Etiketler

, ,

Annemden gelen eski bir kutunun içindekileri karıştırırken 2000 yılında yazdıığım bir yazımı buldum ve onu da burada paylaşayım istedim. O zamanlar yaşamakta olduğum kente duyduğum büyük aşkla kaleme almışım bu satırları. Tatil için nereye gitmişsem artık, belli ki çok özlemişim Ankara’yı. O zamanların Ankara’sını şimdi de özlüyorum. Hatta daha önceki yıllarınkini daha da çok… Sizler kentinizde en çok neyi özlüyorsunuz?

Keyifli okumalar:

“Hüznü bu kadar sevdiğimi hiç bilmezdim. Gün sayıyorum kışlarınla kucaklaşmak için. Başka hiçbir mevsimin bu kente yakışmayacağı gibi bu mevsim de hiçbir kente bu kadar yakışamazdı canım Ankaram. Sen sevdirdin bu yaz tutkununa sonbaharı. Her yeri kuşatan o tatlı hüzün havasını görünce başlıyor içimde kıpır kıpır uyanışlar. Başka hiçbir hüzün bu kadar diriliş taşıyamaz beraberinde. Kışın tertemiz parlaklığına sarkacak planları dolduruyorsun beyinlere. Kucak kucak güç salgılayan bir dirilik bedenlere. Bir pırıltı yüreklere.

Doğada birçok uykuyla perdelerini kapatan kış, sende bambaşka bir canlılıkla, bambaşka bir coşkuyla sahneleniyor. Soğuğuyla dipdiri, karlarıyla bir gelin gibi, düzeniyle huzurlu, gençleriyle kıpır kıpır heyecanlara gebe bir Ankara…

Doğa, birçok uykuyla perdelerini kapatacak. Biz uyanacağız… Yazılar yazacağız, şiirler doğuracağız bu düşünen insanlar kentinde. Bahar ve yazla gelen ayrılıkların ardından kucaklayacağız sevdiklerimizi. Ama daha da severek. Kucaklaşırken daha bir yüreğimize kadar bastırarak. Hani o insanı bütün sevgileriyle, aşklarıyla, acılarıyla ve yanlışlarıyla içimize sindirmek ister gibi. Tek vücut olmak ister gibi kucaklaşacağız. Daha çok seveceğiz ve daha içten. Üzüntülerine aşık, yeniden seveceğiz insanları. Yine aşık olacağız sonunu düşünmeden yine… yine… Aşkın getirileriyle kazançlı… Gecelik gönül eğlendirmelerle süslü yaz kentlerine inat, seveceğiz ama taaa en içerden. Ve yine düşüneceğiz ve yine yüreğimiz ve yine beynimiz… biz insanız! İşte kışı uyuyarak geçirenlerden farkımız. Onlar ki sahip olduğumuz en değerli iki varlık, kullanacağız hiçbir şeyden korkup kaçmadan ve acılarla şarj edeceğiz. Ve coşkularla süsleyeceğiz. İnsan olmanın güzelliğini gel gitlerimizle sindireceğiz. Dolu dizgin yaşayacağız beyin ve yürek dolusu zenginlikleri.

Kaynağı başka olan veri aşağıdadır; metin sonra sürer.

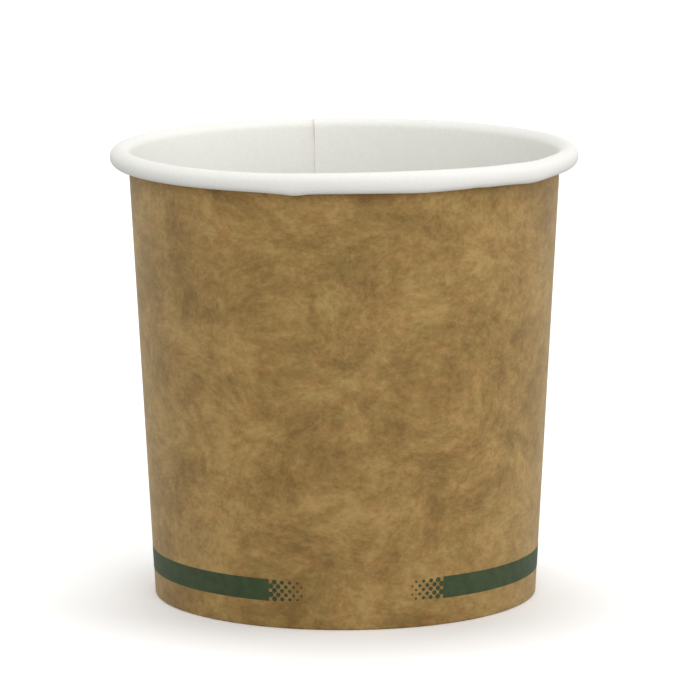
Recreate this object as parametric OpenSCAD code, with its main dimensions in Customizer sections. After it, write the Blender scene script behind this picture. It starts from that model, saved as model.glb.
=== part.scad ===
// Round paper soup bowl: a leaning board wall with a rolled rim and a lapped side seam,
// a recessed base held in the wall's hem, and a band printed near the foot.
// The origin is the centre of the foot, on the table. Z points up and the front faces -Y.

/* [Bowl] */
// Outside diameter of the rolled rim
rim_d = 115; // [105:0.5:130]
// Height from the table to the top of the rim
bowl_h = 111.5; // [70:0.5:140]
// Outside diameter of the wall at the foot
foot_d = 94.5; // [85:0.5:100]
// Thickness of the wall's board
wall_t = 0.4; // [0.3:0.05:0.6]

/* [Rolled rim] */
// Width of the roll, with the wall's board
roll_w = 4.9; // [4:0.1:6]
// Length of the straight drop on the roll's outer side
roll_flat = 0.15; // [0.05:0.05:1]
// Gap between the turns of the roll
roll_gap = 0.12; // [0.06:0.02:0.3]
// Angle that the board's edge is tucked on inside the roll
tuck_angle = 75; // [20:5:120]

/* [Side seam] */
// Width of the lap, round the wall under the rim
lap_w = 8; // [5:0.5:14]
// Place of the lap's inner edge, anticlockwise from the right-hand side as seen from above
seam_angle = 98.4; // [92:0.2:110]
// How far the lap's two boards are pressed into each other where they are sealed
lap_press = 0.05; // [0.02:0.01:0.1]

/* [Base] */
// Thickness of the base's board
base_t = 0.35; // [0.25:0.05:0.5]
// Height of the recess under the base
recess_h = 7; // [5:0.5:10]
// Outer radius of the bend between the base and its skirt
bend_r = 0.8; // [0.6:0.1:1.5]
// Gap between the sealed layers at the foot
seal_gap = 0.03; // [0.02:0.01:0.08]
// Room between the hem's edge and the underside of the base
hem_room = 1.5; // [1:0.1:3]

/* [Printed band] */
// Height of the band's lower edge above the table
band_z = 6.75; // [3:0.25:40]
// Height of the band
band_h = 5.1; // [3:0.1:12]
// Thickness of the ink
ink_t = 0.05; // [0.03:0.01:0.1]
// Width of the plain space at the front, between the band's two ends
space_w = 43.5; // [30:0.5:60]
// Angle from the front to the middle of the plain space, positive to the right
space_turn = 3.3; // [-8:0.1:8]

/* [Dots at the band's ends] */
// Columns of dots at each end
dot_columns = 9; // [3:1:11]
// Distance between two columns, round the wall
column_pitch = 0.97; // [0.9:0.01:1.2]
// Distance between two dots of a column
dot_pitch = 2.06; // [1.9:0.02:2.6]
// Radius of the dots beside the band
dot_r_near = 0.68; // [0.5:0.02:0.7]
// Radius of the dots farthest from the band
dot_r_far = 0.25; // [0.15:0.01:0.4]

/* [Hidden] */
$fn = 180;

// Largest turn between two points of an arc in a section
arc_step = 22.5;

// Dots in a column, by turns, and the sides of each dot's outline
dot_rows = [2, 3];
dot_sides = 32;

// How far the wall's section reaches along the flat of the fold, as a share of the board
fold_reach = 0.75;

// The centre of the roll's top turn, in a section: distance from the axis, and height
foot_r = foot_d / 2;
roll_r = roll_w / 2;
roll_centre = [rim_d / 2 - roll_r, bowl_h - roll_r];

// The wall's outer face runs from the foot to where it meets the roll's inner surface
run = roll_centre[0] - foot_r;
rise = roll_centre[1] - wall_t;
lean = acos((roll_r - wall_t) / norm([run, rise])) - atan2(rise, run);
wall_l = run * sin(lean) + rise * cos(lean);

// The turns of the roll get smaller as the board winds in
lower_r = roll_r - (wall_t + roll_gap) / 2;
tuck_r = roll_r - wall_t - roll_gap;

// The leaning layers of the foot at the top of the fold, from the outside in
wall_w = wall_t / cos(lean);
base_w = base_t / cos(lean);
skirt_r = foot_r - wall_w - seal_gap;
hem_r = skirt_r - base_w - seal_gap;
fold_r = hem_r - wall_w;
hem_l = (recess_h - hem_room - wall_t) / cos(lean);
base_top = recess_h + base_t;
skirt_l = (base_top - bend_r * (1 + sin(lean)) - wall_t) / cos(lean);

// The wall is one board wound once round. Seen from above with the lap's inner edge on the
// right, its first half is round the bowl's axis, and its second half swings out, about an
// axis of its own, to end in a flap over the first half's start.
lap_angle = lap_w / (rim_d / 2 - roll_w + wall_t) * 180 / PI;
swing = (wall_w - lap_press) / 2;

// Radius of the wall's outer face at a height
function face_r(z) = foot_r + (z - wall_t) * tan(lean);

// The band's ends, as angles from the lap's inner edge
band_mid = band_z + band_h / 2;
mm_angle = 180 / PI / face_r(band_mid);
space_angle = 270 + space_turn - seam_angle;
right_end = space_angle + space_w / 2 * mm_angle;
left_end = space_angle - space_w / 2 * mm_angle;

// Points of an arc, from its first or second point on
function arc(centre, r, from, to, first = 0) =
    let (steps = ceil(abs(to - from) / arc_step))
    [for (k = [first:steps]) let (a = from + (to - from) * k / steps) centre + r * [cos(a), sin(a)]];

// A list of points from its last to its first
function reversed(points) = [for (k = [len(points) - 1:-1:0]) points[k]];

// Places a point given across and along a leaning layer whose outer face starts at radius r
function leaning(r, p) =
    [r + p[0] * cos(lean) + p[1] * sin(lean), wall_t - p[0] * sin(lean) + p[1] * cos(lean)];

// The board's course through the roll, at a depth below its outer surface
function roll_course(depth) = concat(
    arc([roll_r - wall_t, wall_l], roll_r - depth, 180, 0),
    arc([2 * roll_r - wall_t - lower_r, wall_l - roll_flat], lower_r - depth, 0, -180),
    arc([roll_r - wall_t, wall_l - roll_flat], tuck_r - depth, 180, 180 - tuck_angle, 1)
);

// Parts of the board's outline: in and out of the roll, and round the fold under the foot
roll_outline =
    [for (p = concat(roll_course(wall_t), reversed(roll_course(0)))) leaning(foot_r, p)];
wall_bottom = [foot_r - wall_w, wall_t];
hem_bottom = [hem_r, wall_t];
hem_top_outer = leaning(hem_r, [0, hem_l]);
hem_top_inner = leaning(hem_r, [-wall_t, hem_l]);
outer_corner = arc([foot_r - wall_t, wall_t], wall_t, 270, 360);
inner_corner = arc([fold_r + wall_t, wall_t], wall_t, 180, 270);
plate_r = fold_r + fold_reach * wall_t;

// The wall's board in section, from the fold up into the roll
module wall_section() {
    polygon(concat([[plate_r, 0]], outer_corner, roll_outline, [wall_bottom, [plate_r, wall_t]]));
}

// The hem in section, with the flat of the fold
module hem_section() {
    polygon(concat(
        [hem_top_inner], inner_corner,
        [[foot_r - wall_t, 0], [foot_r - wall_t, wall_t], hem_bottom, hem_top_outer]
    ));
}

// Turns a section round the bowl's axis between two angles, moved out by shift
module turned(from, to, shift = 0) {
    rotate_extrude(start = from, angle = to - from) translate([shift, 0]) children();
}

// Turns a section round the axis of the wall's second half
module swung(from, to) {
    translate([swing, 0, 0]) turned(from, to, swing) children();
}

module side_wall() {
    color([0.62, 0.50, 0.33]) rotate([0, 0, seam_angle]) {
        turned(180, 360) wall_section();
        swung(0, 180) wall_section();
        swung(-lap_angle, 0) wall_section();
        rotate_extrude() hem_section();
    }
}

// The base in section: a flat floor, a bend and a skirt along the inside of the wall
module base_section() {
    skirt_bend = leaning(skirt_r, [-bend_r, skirt_l]);
    polygon(concat(
        [[0, recess_h]],
        arc(skirt_bend, bend_r - base_t, 90, -lean),
        [leaning(skirt_r, [-base_t, seal_gap]), leaning(skirt_r, [0, seal_gap])],
        arc(skirt_bend, bend_r, -lean, 90),
        [[0, base_top]]
    ));
}

module base_disc() {
    color([0.93, 0.92, 0.88]) rotate_extrude() base_section();
}

// The ink in section, on the wall's outer face
module ink_section() {
    low = face_r(band_z);
    high = face_r(band_z + band_h);
    polygon([[low, band_z], [low + ink_t, band_z], [high + ink_t, band_z + band_h], [high, band_z + band_h]]);
}

// The dots of one end, which get smaller away from the band
module dots(end_angle, side, shift = 0) {
    for (column = [0:dot_columns - 1]) {
        rows = dot_rows[column % 2];
        angle = end_angle + side * (column + 0.5) * column_pitch * mm_angle;
        r = dot_r_near + (dot_r_far - dot_r_near) * column / (dot_columns - 1);
        for (row = [0:rows - 1]) {
            z = band_mid + (row - (rows - 1) / 2) * dot_pitch;
            rotate([0, 0, angle]) translate([face_r(z) + shift, 0, z])
                rotate([0, 90 + lean, 0]) cylinder(r = r, h = ink_t, $fn = dot_sides);
        }
    }
}

module printed_band() {
    color([0.27, 0.35, 0.22]) rotate([0, 0, seam_angle]) {
        turned(right_end, 360 - lap_angle) ink_section();
        swung(-lap_angle, left_end) ink_section();
        dots(right_end, -1);
        translate([swing, 0, 0]) dots(left_end, 1, swing);
    }
}

side_wall();
base_disc();
printed_band();
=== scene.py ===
import math

import bmesh
import bpy
from mathutils import Matrix, Vector


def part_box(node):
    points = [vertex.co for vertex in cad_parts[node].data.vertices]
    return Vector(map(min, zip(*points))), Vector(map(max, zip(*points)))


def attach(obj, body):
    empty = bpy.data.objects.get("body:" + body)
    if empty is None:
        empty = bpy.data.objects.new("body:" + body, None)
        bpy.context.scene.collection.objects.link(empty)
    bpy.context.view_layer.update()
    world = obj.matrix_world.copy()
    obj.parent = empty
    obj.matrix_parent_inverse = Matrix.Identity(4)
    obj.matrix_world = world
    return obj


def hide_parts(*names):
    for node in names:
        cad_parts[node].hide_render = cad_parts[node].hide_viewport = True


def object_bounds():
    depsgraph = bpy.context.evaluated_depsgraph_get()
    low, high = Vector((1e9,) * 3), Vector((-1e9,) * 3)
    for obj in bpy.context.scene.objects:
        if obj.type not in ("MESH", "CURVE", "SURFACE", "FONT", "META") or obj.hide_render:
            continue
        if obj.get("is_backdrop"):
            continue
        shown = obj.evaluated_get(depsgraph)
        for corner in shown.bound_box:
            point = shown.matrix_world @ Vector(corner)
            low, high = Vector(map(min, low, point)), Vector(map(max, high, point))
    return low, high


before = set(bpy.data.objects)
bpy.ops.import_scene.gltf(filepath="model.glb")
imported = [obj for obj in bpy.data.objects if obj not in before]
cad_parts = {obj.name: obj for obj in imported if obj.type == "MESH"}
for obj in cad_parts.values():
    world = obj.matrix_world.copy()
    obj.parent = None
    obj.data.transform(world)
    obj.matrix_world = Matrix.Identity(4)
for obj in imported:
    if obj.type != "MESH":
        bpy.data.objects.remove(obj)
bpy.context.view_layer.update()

# The side wall: one fan of kraft board, coated white on the inside. It is wound once round and
# sealed along a lap at the back. Its top is rolled outwards into the rim, white side out, and its
# foot is folded in and up as a hem that holds the base's skirt.
mm = 0.001
wall_low, wall_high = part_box("side_wall")
bowl_height = wall_high.z
rim_radius = -wall_low.y
foot_radius = 47.25 * mm
board = 0.4 * mm
base_board = 0.35 * mm
seal_gap = 0.03 * mm
hem_height = 5.5 * mm
fold_radius = 0.5 * mm
roll_radius = 2.45 * mm
roll_gap = 0.12 * mm
roll_drop = 0.15 * mm
tuck_turn = math.radians(75)
lap_width = 8 * mm
lap_press = 0.05 * mm
seam = math.radians(98.4)
wall_rows = 44
column_turn = math.radians(1.25)
fold_steps = 5
roll_steps = 14
inner_roll_steps = 12

# The lean of the wall from upright, and its directions: up the wall, and straight off its face
run = rim_radius - roll_radius - foot_radius
rise = bowl_height - roll_radius - board
lean = math.acos((roll_radius - board) / math.hypot(run, rise)) - math.atan2(rise, run)
up_wall = Vector((math.sin(lean), 0, math.cos(lean)))
off_wall = Vector((math.cos(lean), 0, -math.sin(lean)))

# The wall's second half swings out about an axis of its own, to end in a flap over the first
lap = lap_width / (rim_radius - 2 * roll_radius + board)
swing = (board / math.cos(lean) - lap_press) / 2

# How far the roll's crest rises, and its lower lip drops, where it was pressed or pulled out of
# round: degrees from the front towards the right, half width in degrees, and millimetres
crest_rises = ((-45, 12, -0.33), (-24, 8, -0.25), (15, 14, 0.33), (57, 5, -0.22))
lip_drops = ((-13.5, 4, 0.35), (-12.3, 1.5, 0.28), (19, 5, 0.25), (34, 1.5, -0.15), (54, 5, 0.5))

# The outer flap's roll starts smaller, because it is rolled up inside the inner flap's. The slack,
# in radians, lets the flap's own edge count as its start and not as a whole turn on.
nest_turn = math.radians(24)
start_slack = 0.001


def face_radius(z):
    """Distance from the bowl's axis to the wall's outer face at a height."""
    return foot_radius + (z - board) * math.tan(lean)


def draw_line(bm, tip, end):
    """Draws a section on from its last vertex, straight to a point."""
    drawn = bmesh.ops.extrude_vert_indiv(bm, verts=[tip])["verts"][0]
    drawn.co = end
    return drawn


def draw_arc(bm, tip, centre, turn, steps):
    """Draws a section on round a centre, clockwise if the turn is positive."""
    drawn = bmesh.ops.spin(bm, geom=[tip], cent=centre, axis=(0, 1, 0), angle=turn, steps=steps)
    return next(part for part in drawn["geom_last"] if isinstance(part, bmesh.types.BMVert))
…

Sana sonbahar yakışıyor. Sana; kışa ve yeni heyecanlara, coşkulara gebe sonbahar yakışıyor. Sana ve senin insanlarına, sonbahar yakışıyor. O güzel, içli ve düşünen insanlarına sonbahar yakışıyor.

Daha güzel filmler gelecek çerez niyetine izlenenlerin ardından. Tiyatrolar, operalar kucaklayacak bizi, düşün gücümüzü zorlamaya hazır. Kültürel etkinliklerle bezenecek tüm kent. Kışın güzelliğinden ve zindeliğinden habersiz uyuyanlara inat, sindireceğiz tüm bedenimize güzellikleri. Dolacak yine tüm damarlarımız patlayıncaya dek. Cıvıl cıvıl bir Ankara hüznü yaşayacağız. Ve ben geçmişteki yaz tutkularımdan hafif sıkılarak, haykıracağım yine sana bu hüznün ne kadar yakıştığını.”